How tech is disrupting Kenya's insurance sector – Business Daily
Companies leverage data-driven solutions, and artificial intelligence to create products that best suit their markets. PHOTO | SHUTTERSTOCK
Technology is a key driver of business development and companies that leverage it are said to reap big.
Insurance companies are getting into the technology space by offering products that are relevant to customers, and automating processing of claims among others.
Technology has enabled organisation to have timely feedback and response to customer needs in an environment is increasingly becoming customer-centered.
Insurance firm Britam Plc cites technology platforms and partnerships as areas that will accelerate its growth over the next five years.
The listed insurer notes that one of its 2021-2025 growth pillars is leveraging partnerships with digital platforms and other financial services providers to reach its customers.
The country has been struggling with a low insurance penetration rate. But there is potential for immense growth if technology is adopted in the industry.
Data from the Insurance Regulatory Authority (IRA) shows that as of the end of 2020 insurance penetration stood at 2.17 percent against the global 7.4 percent average.
The industry tends to stay traditional and is slow to change. However, new trends have been impacting the insurance marketplace, creating fierce competition.
Some of the challenges facing the industry include delivering a personalised policyholder experience, rising costs of operations, business intelligence, stiff competition and outdated technology infrastructure.
“Partnerships make it possible for products to be distributed in large volumes which is critical because these products have low margins. Technology and innovation on the other hand reduce premium collection and claim payment costs,” says Evah Kimani, Britam’s partnership and digital director.
A big barrier to insurance uptake aside from numerous products in the market is high premiums that do not cater to Kenyans living below the poverty index.
Lowering premiums has the potential to lower the entry barrier for consumers to purchase insurance products.
“These consumers are most vulnerable to life’s risks such as hospital admission or death of a loved one. These are the customers we want to protect through low premium products distributed through digital platforms,” says Saurabh Sharma, Britam’s emerging consumers’ director.
Tom Mulwa, the managing director at Liasion Insurance notes that efforts to raise the insurance uptake in the country have been made much harder by a lack of trust.
“The reason why the rate has been below 3 percent is that the industry lost trust a long time ago, and the best way to gain it back is through technology because when you provide a self-service platform then people can feel, touch, and see the service,” says Mr Mulwa.
“Other industries that leverage on technology have been able to generate very good growth. I believe that technology is going to improve that trust and catalyse growth in the insurance sector.”
Companies are leveraging data-driven solutions, and artificial intelligence to create products that best suit their target markets.
Predictive analytics is helping insurance companies identify claims that can unexpectedly become high-cost losses.
This also allows insurers to analyse their claims processes based on historical data and make informed decisions to enhance efficiency.

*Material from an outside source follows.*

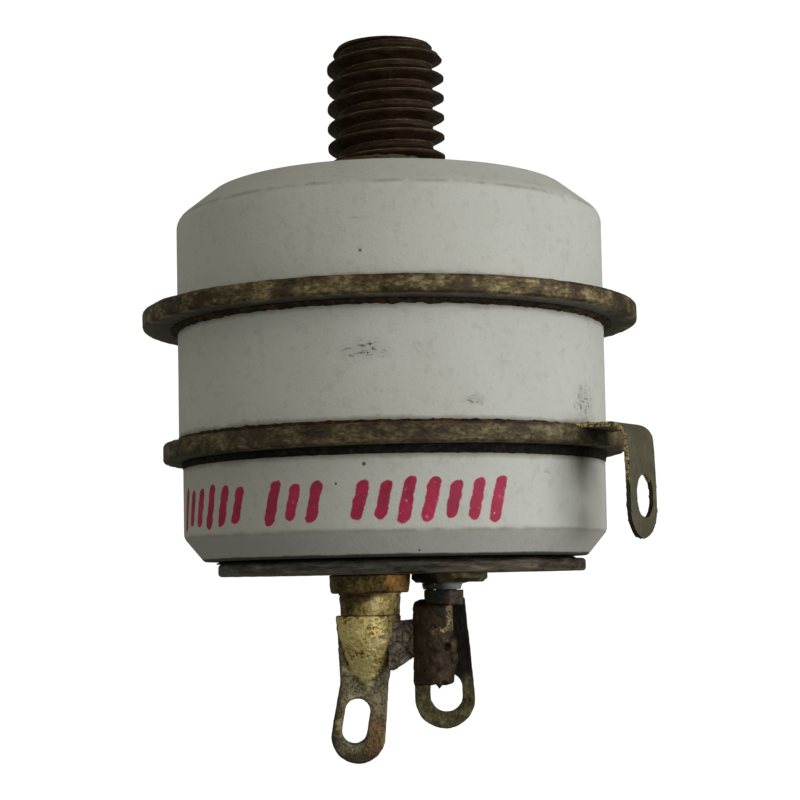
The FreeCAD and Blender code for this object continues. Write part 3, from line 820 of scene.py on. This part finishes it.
def make_cathode_lug(material):
    """A thin strip let into the ring and bent down, with sheared edges and an oval hole."""
    span = Box("cathode_lug")
    reach = 10.745
    bend_r = 0.5
    start = 8.46
    tip_r = 1.15
    root_half = 1.15
    flare_half = 1.55
    splay = math.radians(1.0)
    bow_depth = 0.2
    at, flat, curve = sheet_bend(reach, bend_r, LUG_SHEET, span.top, start, splay)
    straight_top = at(flat + curve, 0.0)[1]
    run = straight_top - span.bottom
    length = flat + curve + run - 0.005
    hole = stadium(1.36, 1.57, 0, (0.0, length - 1.55))
    outline = [(LUG_SHIFT - flare_half, 0.0), (LUG_SHIFT + flare_half, 0.0), (LUG_SHIFT + root_half, flat)]
    outline += arc_points((LUG_SHIFT, length - tip_r), tip_r, 0, 180, 32)
    outline += [(LUG_SHIFT - root_half, flat)]
    ragged = []
    for a, b in closed_divided(outline, 0.06):
        shear = 0.026 * rough(Vector((a * 2.0, b * 3.0, 5.0)), 0.25, 71.0)
        ragged.append((a + math.copysign(shear, a - LUG_SHIFT), b))
    inner = []
    for a, b in closed_divided(hole, 0.06):
        inner.append((a + 0.022 * rough(Vector((a * 2.0, b * 3.0, 9.0)), 0.2, 73.0), b))
    flat_sheet = extruded(ragged, [inner], LUG_SHEET, lambda a, b, depth: (a, b, depth))
    mesh = melted([flat_sheet], voxel=0.035, smoothing=1)
    sheared = mesh.verts.layers.float.new("sheared")
    mesh.normal_update()
    across = Vector((-math.sin(LUG_AZIMUTH), math.cos(LUG_AZIMUTH), 0))
    outward = Vector((math.cos(LUG_AZIMUTH), math.sin(LUG_AZIMUTH), 0))
    for v in mesh.verts:
        v[sheared] = smoothstep(0.5, 0.9, math.hypot(v.normal.x, v.normal.y))
        a, b, depth = v.co
        out, z = at(b, depth)
        down = max(0.0, b - flat - curve) / run
        bow = bow_depth * (down - down * down)
        v.co = outward * (out + bow) + across * a + Vector((0, 0, z))
        v.co.z += RING_TILT * v.co.x * smoothstep(straight_top - 1.0, straight_top, v.co.z)
    bmesh.ops.recalc_face_normals(mesh, faces=mesh.faces)
    mesh.normal_update()

    def serrated(v):
        teeth = 0.05 * rough(v.co, 0.18, 75.0) * v[sheared]
        return 0.006 * rough(v.co, 0.4, 77.0) + teeth - 0.008

    moves = [(v, v.normal * serrated(v)) for v in mesh.verts]
    for v, move in moves:
        v.co += move
    piece("cathode_lug_strip", mesh, material, "cathode_lug", sharp=45)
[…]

With predictive analytics, insurers can use data to determine events, information, or other factors that could affect the outcome of claims.
“On the retail and motor sectors we are using telematics and artificial intelligence in our business. This helps us in pricing and coming up with a rate depending on the policyholder’s behaviour,” says Mr Mulwa.
He adds that they use data analytics in various sectors such as agriculture to monitor weather patterns among others has delivered great results.
Technology has helped insurers not only identify high-risk customers but also in triaging claims, identifying odd and fraudulent claims, and providing a personalised experience.
“Use of technology continues to increase across the whole insurance value chain from product innovation, underwriting, and distribution,” obserces Tom Gichuhi, the Association of Kenya Insurers (AKI) executive director.
Mr Gichuhi adds that the adoption of tech will ease operations and provide customers with better services at more affordable rates.
“Technology will help us have access to much more data that we can synthesise to make sense of trends and also put in measures to detect and combat fraud,” says Mr Gichuhi.